An advocacy group aims to change that.

The Electronic Frontier Foundation, a non-profit based out of San Francisco, California, filed a Freedom of Information Act request back in April to learn more about domestic drone use in America. Eight months later, the Department of Transportation (and its subdivision that deals directly with domestic drones, the Federal Aviation Administration), has failed to follow through. On Tuesday this week, the EFF responded by formally filing a suit against the DoT, “Demanding data on certifications and authorizations the agency has issued for the operation of unmanned aircraft, also known as drones.”

Aside from what is leaked out of the Pentagon to the media, much isn’t clear about drone use except for a seemingly endless series of misadventures that have plagued the Department of Defense in recent months. As the US military continues drone operations overseas, the craft fleets have been linked to the firing of missiles, the monitoring of both insurgents and civilians and escalating tensions between the US and Iran. In terms of military use, drone operations have yielded widespread opposition from the likes of constitutional rights advocates, presidential candidate Ron Paul and the American Civil Liberties Union. Regardless, the government is only adding an arsenal of more and more craft to its fleet every month, adding international bases and investing billions in new unmanned planes.

American drone missions overseas are being launched for obvious reasons, despite how the government describes it. Domestic use, however, is largely kept in the shadows and is rarely discussed. San Francisco’s EFF says that at least 285 missions have occurred in America, but they want to know more about them. The US government, however, is being far from accommodation in regards to their request.

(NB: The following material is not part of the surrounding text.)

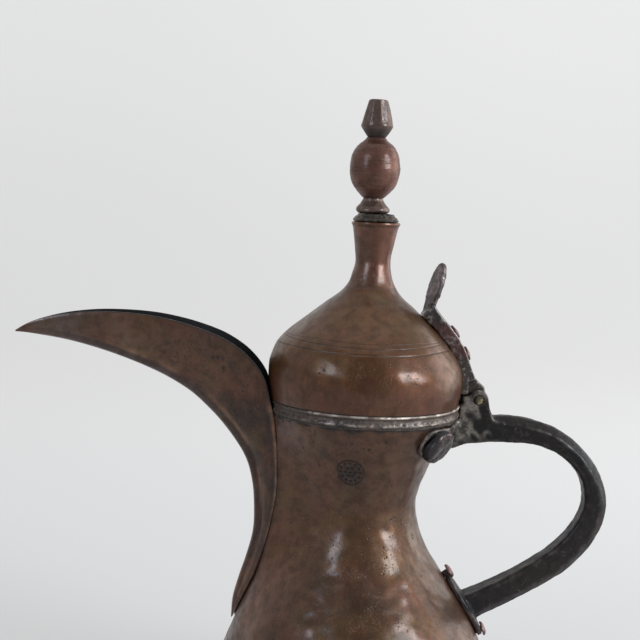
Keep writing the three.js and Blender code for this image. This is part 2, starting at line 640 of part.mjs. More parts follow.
add('upper_body', makeUpperBody(), COPPER);
add('lower_body', makeLowerBody(), COPPER);
add('base_plate', turned(BASE_PLATE), COPPER);
add('mouth_band', makeMouthBand(), TINNED);
add('spout', makeSpout(), COPPER);
add('handle', makeHandle(), DARK_CAST);
add('saddle_rivet_left', makeBoss(1), COPPER);
add('saddle_rivet_right', makeBoss(-1), COPPER);
['foot_rivet_lower', 'foot_rivet_upper'].forEach((name, i) => {
  const piece = rivet(3.6, 1.6, PALM_THICKNESS + GAP, -SHEET - GAP);
  add(name, aim(piece, shoulderPlace(FOOT_RIVET_HEIGHTS[i], 0)), COPPER);
});
add('hinge_pin', makeHingePin(), BRASS);
add('lid_dome', makeLidDome(), COPPER);
add('lid_collar', turned(COLLAR), TINNED);
add('lid_neck', makeLidNeck(), RED_COPPER);
add('neck_cap', makeNeckCap(), COPPER);
add('finial_bead', turned(BEAD, SMALL_TURNS), COPPER);
add('finial_ball', turned(BALL, SMALL_TURNS + 4), RED_COPPER);
add('finial_cap', turned(CAP, SMALL_TURNS), COPPER);
add('finial_rod', turned(ROD, 16), COPPER);
add('rod_washer', turned(WASHER, 16), COPPER);
add('lid_strap', makeStrap(), DARK_CAST);
['strap_rivet_lower', 'strap_rivet_upper'].forEach((name, i) => {
  add(name, aim(rivet(3.7, 1.6, GAP + 0.1, -8.6), STRAP_RIVETS[i]), RED_COPPER);
});

export default pot;
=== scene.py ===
"""Dallah coffee pot: fine visual pieces, finishes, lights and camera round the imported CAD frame.

Lengths are millimetres in the pot's own frame (+Z up, spout along -X) and become metres when a mesh is made.
"""

import math

import bmesh
import bpy
import numpy as np
from mathutils import Matrix, Vector


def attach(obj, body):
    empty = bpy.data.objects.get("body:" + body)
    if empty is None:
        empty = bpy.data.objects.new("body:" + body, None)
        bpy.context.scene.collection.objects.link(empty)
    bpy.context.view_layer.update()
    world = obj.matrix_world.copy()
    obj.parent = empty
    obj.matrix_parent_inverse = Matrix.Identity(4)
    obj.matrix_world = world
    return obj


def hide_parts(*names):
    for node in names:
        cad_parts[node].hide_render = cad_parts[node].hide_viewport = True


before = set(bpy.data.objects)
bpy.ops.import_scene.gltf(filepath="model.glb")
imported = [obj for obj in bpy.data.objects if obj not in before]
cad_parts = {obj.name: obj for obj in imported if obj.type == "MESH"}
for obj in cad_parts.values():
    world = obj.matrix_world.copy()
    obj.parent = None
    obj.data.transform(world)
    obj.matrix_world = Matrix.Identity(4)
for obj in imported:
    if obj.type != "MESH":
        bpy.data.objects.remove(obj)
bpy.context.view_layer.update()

MM = 0.001
TAU = 2 * math.pi
SHARP_EDGE = 38

# ---- Outlines, as [radius, height] from the bottom up ----
SHEET = 1.4
BAND_BOTTOM = 173.4
BAND_GAP = 13.4
SHOULDER = [
    [64.9, 56], [60.6, 66.5], [54.6, 76.5], [48, 86], [41.3, 95.3], [35.6, 103.2], [31, 113], [28.6, 122.5],
    [28, 129], [29.3, 136], [31.6, 143], [35.2, 151.5], [39.9, 161.5], [43.8, 169], [45.2, 173.6],
    [45.4, 179.5],
]
BELLY = [[59.7, 2.2], [60.1, 7.5], [64.6, 15.5], [68.4, 26], [69.7, 36], [68.4, 46.5], [65, 55.9]]
DOME = [
    [47.2, 180.1], [47.9, 184.7], [48.5, 189.8], [48.4, 194.4], [47.8, 198.8], [46, 203.3], [43.3, 208.1],
    [37.9, 214.2], [32.6, 219], [26.6, 224.1], [21, 228.8], [17.2, 231.8], [14.2, 234.7], [12.9, 236.4],
]
NECK = [
    [12.9, 236.4], [12, 237.8], [10.7, 240.8], [9.8, 243.8], [9, 246.8], [8.7, 249.8], [8.9, 252.6],
    [9.4, 255.8], [10.1, 260.2], [11, 264.8], [11.5, 267.2],
]
LID_SHIFT = [
    [180, -0.2], [195, -0.4], [203, -1.3], [208.5, -2], [214, -1.5], [220, -0.7], [230, -0.5], [236.4, 0.4],
    [248, 0.9], [269.2, 1.6],
]
# [edge x, edge z, half width, keel x, keel z] from the spout's foot to its tip.
SPOUT = [
    [-62.2, 66, 1.8, -63.6, 63.5], [-57.3, 77, 4.4, -63.1, 74.5], [-52.6, 88, 6.6, -60.4, 85.5],
    [-48.6, 100, 8, -56.8, 97.5], [-45.2, 115, 9.5, -54, 110], [-42.6, 131, 11, -53.8, 122],
    [-42.4, 145, 12, -55, 134.5], [-43.5, 160, 12.4, -58.6, 147], [-45.2, 172, 12.6, -64.4, 156.6],
    [-46.9, 178.5, 12.6, -70.6, 164.4], [-50.5, 190.7, 12.4, -78.4, 172.5], [-58.5, 200.8, 12, -87, 179.9],
    [-70, 208.7, 11.7, -97.5, 186.3], [-85, 214.3, 11, -109, 191.6], [-103, 218.3, 9.7, -122, 196.4],
    [-123.5, 219.8, 7.8, -137, 200.9], [-142, 219, 5.6, -151, 204.1], [-159.6, 215.6, 3.4, -164, 206],
    [-171.4, 211.2, 1.6, -172.5, 206.9], [-176.6, 207.9, 0.7, -176.8, 207.1],
]
SEAM_STATIONS = 10
KEEL_HEIGHT = 4.2
SNOUT_SPREAD = math.radians(66)
SNOUT_HOLLOW = 3.2
SEAM_GAP = 0.1
SNOUT_TOP = 174.4
SNOUT_FADE = 2.4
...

With the filing of the suit on Tuesday, the EFF hopes that they will be able to finally let the public understand why spy planes are being flown through American skies without the people of the country given any reason or warning as to why.

“There is currently no information available to the public on which specific public and civil entities have applied for, been granted or been denied certificates or authorizations to fly unmanned aircraft in the United States,” the EFF’s complaint says. In April they filed their FOIA request for information, and with no response nearly a year later, they have determined that by September of 2011, almost 300 missions by 85 separate users were certified by the FAA in all. The FAA, a component of the DOT, approves all domestic drone missions. A recent report revealed that the they are currently in the works to approve non-federal use of the spy craft planes in the US, drafting a legislation that will umbrella any local law enforcement unit to deploy drones as they would a street cruiser or bike cop.

“This is a tool that many law enforcement agencies never imagined they could have,” Steven Gitlin of AeroVironment Inc. told the Los Angeles Times in November. His company is already in the works to supply law enforcement agencies with 18,000 of small drone crafts once the FAA grants them clearance.

In the meantime, however, the federal government continues to operate these missions without explaining why. Such a shadowy-nature has only increased paranoia for Americans skeptic of the Big Brother branding near synonymous with the Obama administration, and an ongoing assault on the civil liberties of citizens is driving those previously unaware of drones to disavow the use.

“The use of drones in American airspace could dramatically increase the physical tracking of citizens – tracking that can reveal deeply personal details about our private lives,” EFF Staff Attorney Jennifer Lynch says in a statement. “Drones give the government and other unmanned aircraft operators a powerful new surveillance tool to gather extensive and intrusive data on Americans’ movements and activities,” she adds, noting that the usage rises “significant privacy concerns.”

“We’re asking the DOT to follow the law and respond to our FOIA request so we can learn more about who is flying the drones and why,” Lynch pleads in explaining the suit.

While America waits for the truth, they are left with only one option: to prefer for the worst and cover their tracks.